In other words, the (prairie) chickens are coming home to roost for energy obstructionist Democrats and their environmentalist allies. For 30 years, they’ve made America depend increasingly on foreigners for our oil instead of producing more of it here at home, and the rest of us are now paying for it.
Our priorities must change. There are four keys to solving this energy crisis and assuring short-, medium- and long-term progress toward energy independence. First, to show OPEC and the rest of the world that we mean business about energy independence, we must open ANWR and OTS to drilling and carefully use the Strategic Petroleum Reserve to counter speculators. This will change the present and foreseeable energy market equation, thus forcing OPEC and energy speculators to start lowering the price of oil per barrel. We must also summon the political will to reassess the wisdom of an energy/environment balance that encourages costly litigation and time-consuming unpredictability on the regulatory front.
Second, medium-term measures must include significant public and private investments in alternative energy production, especially wind and solar, and a rebalancing of energy and environmental considerations to further hasten maturing and integration of these resources.

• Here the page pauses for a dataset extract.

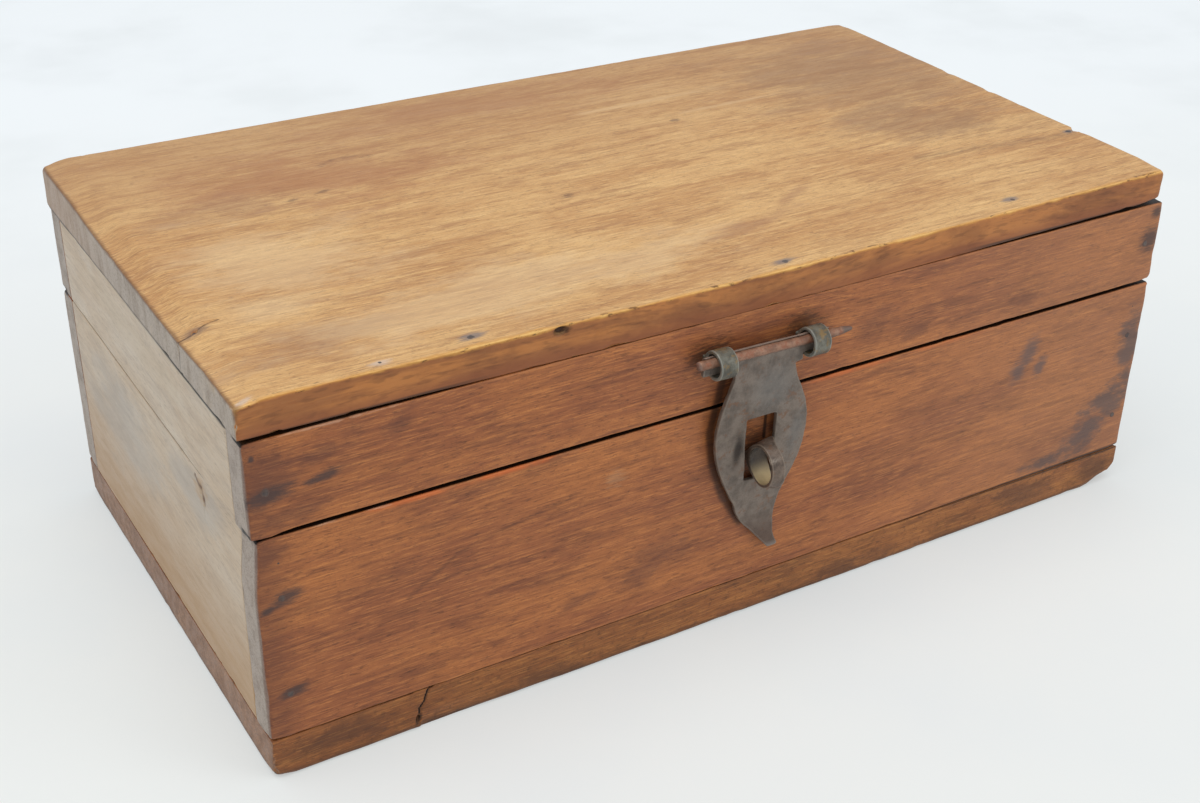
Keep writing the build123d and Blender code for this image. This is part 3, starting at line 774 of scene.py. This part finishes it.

A multitude of wind tunnel projects are sprouting across the nation’s plains that will require new transmission lines to link them to population centers east and west. Regulators must move quickly to clear bureaucratic obstacles to these needed power lines, just as Land Management officials recently opted not to hold up applications to build new solar plants on government land, pending another environmental study.
Third, half of the electricity presently generated in America comes from coal. It will be a decade or more before that fact will change, as alternative energy sources mature. In the meantime, America has been called the “Saudi Arabia of coal” because of our immense reserves of the black rock. Great progress has been made in reducing coal emissions, especially by using low-sulfur grades. It onlymakes sense to take maximum feasible advantage of this resource.
Finally, for the long term, we must leverage our economic and technological advantages to greatly increase the number of electricity-generating nuclear plants and make oil shale production feasible. Sen. John McCain’s proposal to build 45 new plants by 2030 is a start. Bureaucratic obstacles that crippled the nuclear industry must be removed, and suitable federal surplus lands and facilities should be made available for construction of new plants if needed.
As for oil shale, America has an estimated 1.5 trillion barrels of recoverable oil, or more than five times Saudi Arabia’s reserves. Call it America’s secret weapon in the energy war. There is no time to waste.